Aim of the task: Extract the data exactly, missing nothing.

Collected material:

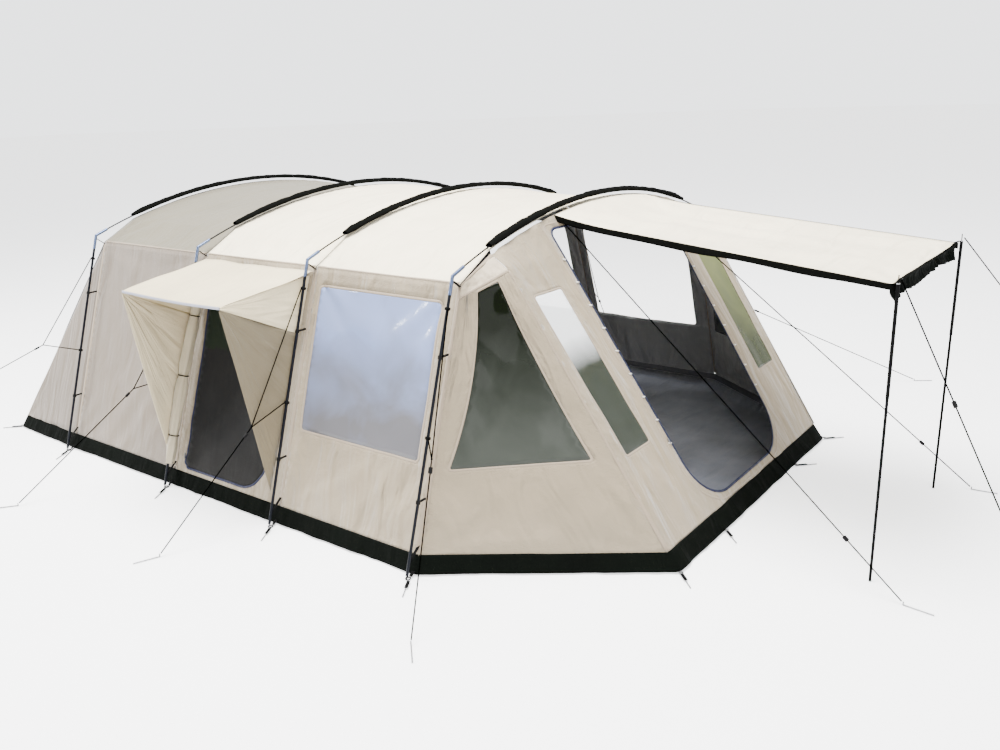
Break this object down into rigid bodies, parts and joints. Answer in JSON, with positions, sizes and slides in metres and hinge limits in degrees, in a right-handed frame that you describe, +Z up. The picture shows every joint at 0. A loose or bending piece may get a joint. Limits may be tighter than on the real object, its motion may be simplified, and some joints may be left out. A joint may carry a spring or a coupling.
{
  "type": "tunnel tent",
  "caption": "Family tunnel tent with four poled arches, three bays, sloping rear, faceted front porch, raised awning on two poles, side porch and guy lines.",
  "frame": {"origin": "centre of the groundsheet's underside, on the ground", "axes": "+X towards the front awning, +Y towards the plain side, +Z up"},
  "size_m": [9.1232, 6.4578, 2.01],
  "materials": {
    "roof_rod": "pultruded fibreglass, black",
    "steel_leg": "zinc-plated steel tube",
    "connector": "silver-blue powder coat",
    "peg_steel": "galvanised wire",
    "black_plastic": "moulded nylon",
    "webbing": "woven webbing",
    "sleeve_fabric": "coated polyester, black-olive",
    "roof_fabric": "coated polyester, ecru",
    "wall_fabric": "coated polyester, beige",
    "rear_fabric": "coated polyester, grey-beige",
    "skirt_fabric": "coated polyester, green-black",
    "window_film": "clear film",
    "groundsheet": "woven polyethylene, blue-grey",
    "bedroom_fabric": "breathable polyester, dark grey",
    "mesh": "insect mesh",
    "pole_paint": "dark powder coat",
    "pole_steel": "dark powder coat",
    "guy_cord": "braided polyester",
    "zip_metal": "zinc alloy"
  },
  "bodies": {
    "tent": {"arch_rod_1": "roof_rod", "arch_rod_2": "roof_rod", "arch_rod_3": "roof_rod", "arch_rod_4": "roof_rod", "awning_pole_far": "pole_paint", "awning_pole_near": "pole_paint", "bedroom_wall": "bedroom_fabric", "elbow_connectors": "connector", "foot_pins": "peg_steel", "front_guys": "guy_cord", "front_panel": "wall_fabric", "ground_skirt": "skirt_fabric", "groundsheet": "groundsheet", "legs_1": "steel_leg", "legs_2": "steel_leg", "legs_3": "steel_leg", "legs_4": "steel_leg", "pegs": "peg_steel", "pole_clips": "black_plastic", "porch_canopy": "roof_fabric", "porch_cheeks": "wall_fabric", "rear_panel": "rear_fabric", "rolled_side_door": "wall_fabric", "roof_front_bay": "roof_fabric", "roof_middle_bay": "roof_fabric", "roof_rear_bay": "roof_fabric", "side_door_mesh": "mesh", "side_guys": "guy_cord", "sleeve_1": "sleeve_fabric", "sleeve_2": "sleeve_fabric", "sleeve_3": "sleeve_fabric", "sleeve_4": "sleeve_fabric", "wall_far_front": "wall_fabric", "wall_far_middle": "wall_fabric", "wall_far_rear": "wall_fabric", "wall_near_front": "wall_fabric", "wall_near_middle": "wall_fabric", "wall_near_rear": "wall_fabric", "webbing_straps": "webbing", "windows": "window_film", "wing_far": "wall_fabric", "wing_near": "wall_fabric"},
    "awning": {"awning_panel": "roof_fabric", "awning_flap": "skirt_fabric"},
    "near_pole_foot": {"pole_foot_near": "pole_steel"},
    "far_pole_foot": {"pole_foot_far": "pole_steel"},
    "front_zip": {"front_zip_slider": "zip_metal"},
    "side_zip": {"side_zip_slider": "zip_metal"},
    "runner_near_1_body": {"runner_near_1": "black_plastic"},
    "runner_near_2_body": {"runner_near_2": "black_plastic"},
    "runner_near_3_body": {"runner_near_3": "black_plastic"},
    "runner_near_4_body": {"runner_near_4": "black_plastic"},
    "runner_far_1_body": {"runner_far_1": "black_plastic"},
    "runner_far_2_body": {"runner_far_2": "black_plastic"},
    "runner_far_3_body": {"runner_far_3": "black_plastic"},
    "runner_far_4_body": {"runner_far_4": "black_plastic"},
    "runner_header_near_body": {"runner_header_near": "black_plastic"},
    "runner_header_far_body": {"runner_header_far": "black_plastic"},
    "runner_awning_near_body": {"runner_awning_near": "black_plastic"},
    "runner_awning_far_body": {"runner_awning_far": "black_plastic"}
  },
  "joints": [
    {"name": "awning_fold", "type": "hinge", "parent": "tent", "child": "awning", "pos_m": [1.755, 0, 1.9], "axis": [0, 1, 0], "range_deg": [0, 48]},
    {"name": "near_pole_telescope", "type": "slide", "parent": "tent", "child": "near_pole_foot", "axis": [0, 0, 1], "range_m": [0, 0.25]},
    {"name": "far_pole_telescope", "type": "slide", "parent": "tent", "child": "far_pole_foot", "axis": [0, 0, 1], "range_m": [0, 0.25]},
    {"name": "front_zip_slide", "type": "slide", "parent": "tent", "child": "front_zip", "axis": [-0.5472, -0.0381, 0.8361], "range_m": [0, 1.2]},
    {"name": "side_zip_slide", "type": "slide", "parent": "tent", "child": "side_zip", "axis": [0, 0.3206, 0.9472], "range_m": [0, 1.15]},
    {"name": "runner_slide_near_1", "type": "slide", "parent": "tent", "child": "runner_near_1_body", "axis": [-0.7019, -0.5609, -0.439], "range_m": [0, 1.684]},
    {"name": "runner_slide_near_2", "type": "slide", "parent": "tent", "child": "runner_near_2_body", "axis": [-0.38, -0.6722, -0.6354], "range_m": [0, 0.937]},
    {"name": "runner_slide_near_3", "type": "slide", "parent": "tent", "child": "runner_near_3_body", "axis": [-0.2549, -0.6383, -0.7264], "range_m": [0, 0.763]},
    {"name": "runner_slide_near_4", "type": "slide", "parent": "tent", "child": "runner_near_4_body", "axis": [0.1895, -0.4654, -0.8645], "range_m": [0, 0.748]},
    {"name": "runner_slide_far_1", "type": "slide", "parent": "tent", "child": "runner_far_1_body", "axis": [-0.7019, 0.5609, -0.439], "range_m": [0, 1.684]},
    {"name": "runner_slide_far_2", "type": "slide", "parent": "tent", "child": "runner_far_2_body", "axis": [-0.38, 0.6722, -0.6354], "range_m": [0, 0.937]},
    {"name": "runner_slide_far_3", "type": "slide", "parent": "tent", "child": "runner_far_3_body", "axis": [-0.185, 0.6913, -0.6985], "range_m": [0, 0.76]},
    {"name": "runner_slide_far_4", "type": "slide", "parent": "tent", "child": "runner_far_4_body", "axis": [0.6928, 0.578, -0.4311], "range_m": [0, 1.54]},
    {"name": "runner_slide_header_near", "type": "slide", "parent": "tent", "child": "runner_header_near_body", "axis": [-0.7754, 0.0962, 0.6241], "range_m": [0, 1.802]},
    {"name": "runner_slide_header_far", "type": "slide", "parent": "tent", "child": "runner_header_far_body", "axis": [-0.7767, -0.0771, 0.6252], "range_m": [0, 1.799]},
    {"name": "runner_slide_awning_near", "type": "slide", "parent": "tent", "child": "runner_awning_near_body", "axis": [0.473, -0.0817, -0.8772], "range_m": [0, 1.064]},
    {"name": "runner_slide_awning_far", "type": "slide", "parent": "tent", "child": "runner_awning_far_body", "axis": [0.556, 0.2932, -0.7777], "range_m": [0, 1.201]}
  ]
}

Task output:
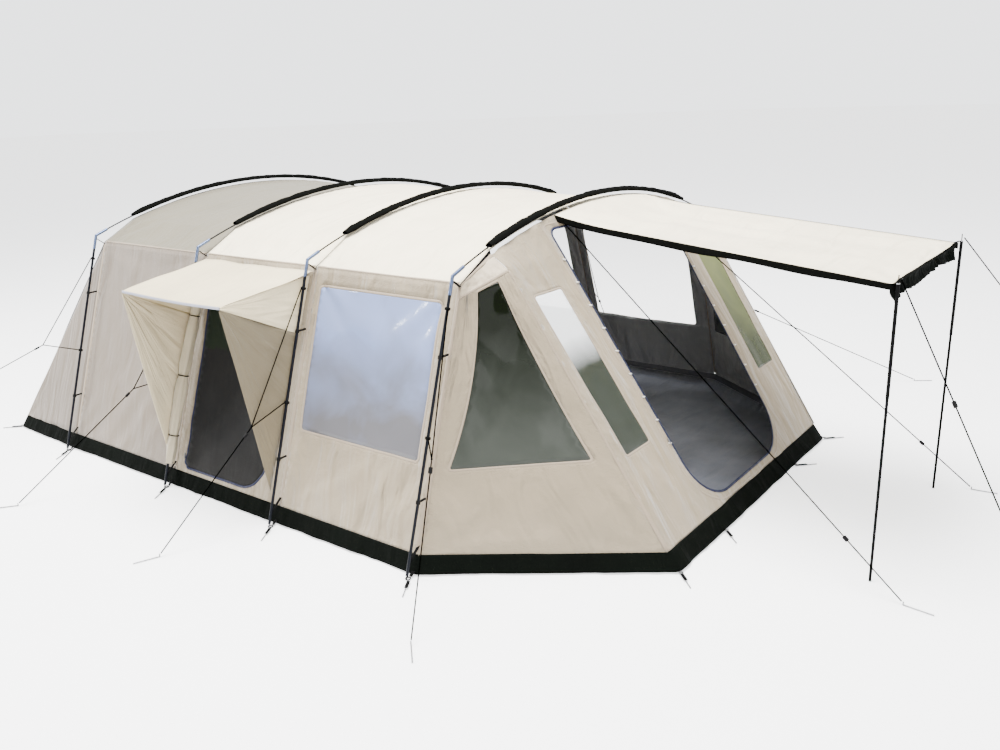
Break this object down into rigid bodies, parts and joints. Answer in JSON, with positions, sizes and slides in metres and hinge limits in degrees, in a right-handed frame that you describe, +Z up. The picture shows every joint at 0. A loose or bending piece may get a joint. Limits may be tighter than on the real object, its motion may be simplified, and some joints may be left out. A joint may carry a spring or a coupling.
{
  "type": "tunnel tent",
  "caption": "Family tunnel tent with four poled arches, three bays, sloping rear, faceted front porch, raised awning on two poles, side porch and guy lines.",
  "frame": {"origin": "centre of the groundsheet's underside, on the ground", "axes": "+X towards the front awning, +Y towards the plain side, +Z up"},
  "size_m": [9.1232, 6.4578, 2.01],
  "materials": {
    "roof_rod": "pultruded fibreglass, black",
    "steel_leg": "zinc-plated steel tube",
    "connector": "silver-blue powder coat",
    "peg_steel": "galvanised wire",
    "black_plastic": "moulded nylon",
    "webbing": "woven webbing",
    "sleeve_fabric": "coated polyester, black-olive",
    "roof_fabric": "coated polyester, ecru",
    "wall_fabric": "coated polyester, beige",
    "rear_fabric": "coated polyester, grey-beige",
    "skirt_fabric": "coated polyester, green-black",
    "window_film": "clear film",
    "groundsheet": "woven polyethylene, blue-grey",
    "bedroom_fabric": "breathable polyester, dark grey",
    "mesh": "insect mesh",
    "pole_paint": "dark powder coat",
    "pole_steel": "dark powder coat",
    "guy_cord": "braided polyester",
    "zip_metal": "zinc alloy"
  },
  "bodies": {
    "tent": {"arch_rod_1": "roof_rod", "arch_rod_2": "roof_rod", "arch_rod_3": "roof_rod", "arch_rod_4": "roof_rod", "awning_pole_far": "pole_paint", "awning_pole_near": "pole_paint", "bedroom_wall": "bedroom_fabric", "elbow_connectors": "connector", "foot_pins": "peg_steel", "front_guys": "guy_cord", "front_panel": "wall_fabric", "ground_skirt": "skirt_fabric", "groundsheet": "groundsheet", "legs_1": "steel_leg", "legs_2": "steel_leg", "legs_3": "steel_leg", "legs_4": "steel_leg", "pegs": "peg_steel", "pole_clips": "black_plastic", "porch_canopy": "roof_fabric", "porch_cheeks": "wall_fabric", "rear_panel": "rear_fabric", "rolled_side_door": "wall_fabric", "roof_front_bay": "roof_fabric", "roof_middle_bay": "roof_fabric", "roof_rear_bay": "roof_fabric", "side_door_mesh": "mesh", "side_guys": "guy_cord", "sleeve_1": "sleeve_fabric", "sleeve_2": "sleeve_fabric", "sleeve_3": "sleeve_fabric", "sleeve_4": "sleeve_fabric", "wall_far_front": "wall_fabric", "wall_far_middle": "wall_fabric", "wall_far_rear": "wall_fabric", "wall_near_front": "wall_fabric", "wall_near_middle": "wall_fabric", "wall_near_rear": "wall_fabric", "webbing_straps": "webbing", "windows": "window_film", "wing_far": "wall_fabric", "wing_near": "wall_fabric"},
    "awning": {"awning_panel": "roof_fabric", "awning_flap": "skirt_fabric"},
    "near_pole_foot": {"pole_foot_near": "pole_steel"},
    "far_pole_foot": {"pole_foot_far": "pole_steel"},
    "front_zip": {"front_zip_slider": "zip_metal"},
    "side_zip": {"side_zip_slider": "zip_metal"},
    "runner_near_1_body": {"runner_near_1": "black_plastic"},
    "runner_near_2_body": {"runner_near_2": "black_plastic"},
    "runner_near_3_body": {"runner_near_3": "black_plastic"},
    "runner_near_4_body": {"runner_near_4": "black_plastic"},
    "runner_far_1_body": {"runner_far_1": "black_plastic"},
    "runner_far_2_body": {"runner_far_2": "black_plastic"},
    "runner_far_3_body": {"runner_far_3": "black_plastic"},
    "runner_far_4_body": {"runner_far_4": "black_plastic"},
    "runner_header_near_body": {"runner_header_near": "black_plastic"},
    "runner_header_far_body": {"runner_header_far": "black_plastic"},
    "runner_awning_near_body": {"runner_awning_near": "black_plastic"},
    "runner_awning_far_body": {"runner_awning_far": "black_plastic"}
  },
  "joints": [
    {"name": "awning_fold", "type": "hinge", "parent": "tent", "child": "awning", "pos_m": [1.755, 0, 1.9], "axis": [0, 1, 0], "range_deg": [0, 48]},
    {"name": "near_pole_telescope", "type": "slide", "parent": "tent", "child": "near_pole_foot", "axis": [0, 0, 1], "range_m": [0, 0.25]},
    {"name": "far_pole_telescope", "type": "slide", "parent": "tent", "child": "far_pole_foot", "axis": [0, 0, 1], "range_m": [0, 0.25]},
    {"name": "front_zip_slide", "type": "slide", "parent": "tent", "child": "front_zip", "axis": [-0.5472, -0.0381, 0.8361], "range_m": [0, 1.2]},
    {"name": "side_zip_slide", "type": "slide", "parent": "tent", "child": "side_zip", "axis": [0, 0.3206, 0.9472], "range_m": [0, 1.15]},
    {"name": "runner_slide_near_1", "type": "slide", "parent": "tent", "child": "runner_near_1_body", "axis": [-0.7019, -0.5609, -0.439], "range_m": [0, 1.684]},
    {"name": "runner_slide_near_2", "type": "slide", "parent": "tent", "child": "runner_near_2_body", "axis": [-0.38, -0.6722, -0.6354], "range_m": [0, 0.937]},
    {"name": "runner_slide_near_3", "type": "slide", "parent": "tent", "child": "runner_near_3_body", "axis": [-0.2549, -0.6383, -0.7264], "range_m": [0, 0.763]},
    {"name": "runner_slide_near_4", "type": "slide", "parent": "tent", "child": "runner_near_4_body", "axis": [0.1895, -0.4654, -0.8645], "range_m": [0, 0.748]},
    {"name": "runner_slide_far_1", "type": "slide", "parent": "tent", "child": "runner_far_1_body", "axis": [-0.7019, 0.5609, -0.439], "range_m": [0, 1.684]},
    {"name": "runner_slide_far_2", "type": "slide", "parent": "tent", "child": "runner_far_2_body", "axis": [-0.38, 0.6722, -0.6354], "range_m": [0, 0.937]},
    {"name": "runner_slide_far_3", "type": "slide", "parent": "tent", "child": "runner_far_3_body", "axis": [-0.185, 0.6913, -0.6985], "range_m": [0, 0.76]},
    {"name": "runner_slide_far_4", "type": "slide", "parent": "tent", "child": "runner_far_4_body", "axis": [0.6928, 0.578, -0.4311], "range_m": [0, 1.54]},
    {"name": "runner_slide_header_near", "type": "slide", "parent": "tent", "child": "runner_header_near_body", "axis": [-0.7754, 0.0962, 0.6241], "range_m": [0, 1.802]},
    {"name": "runner_slide_header_far", "type": "slide", "parent": "tent", "child": "runner_header_far_body", "axis": [-0.7767, -0.0771, 0.6252], "range_m": [0, 1.799]},
    {"name": "runner_slide_awning_near", "type": "slide", "parent": "tent", "child": "runner_awning_near_body", "axis": [0.473, -0.0817, -0.8772], "range_m": [0, 1.064]},
    {"name": "runner_slide_awning_far", "type": "slide", "parent": "tent", "child": "runner_awning_far_body", "axis": [0.556, 0.2932, -0.7777], "range_m": [0, 1.201]}
  ]
}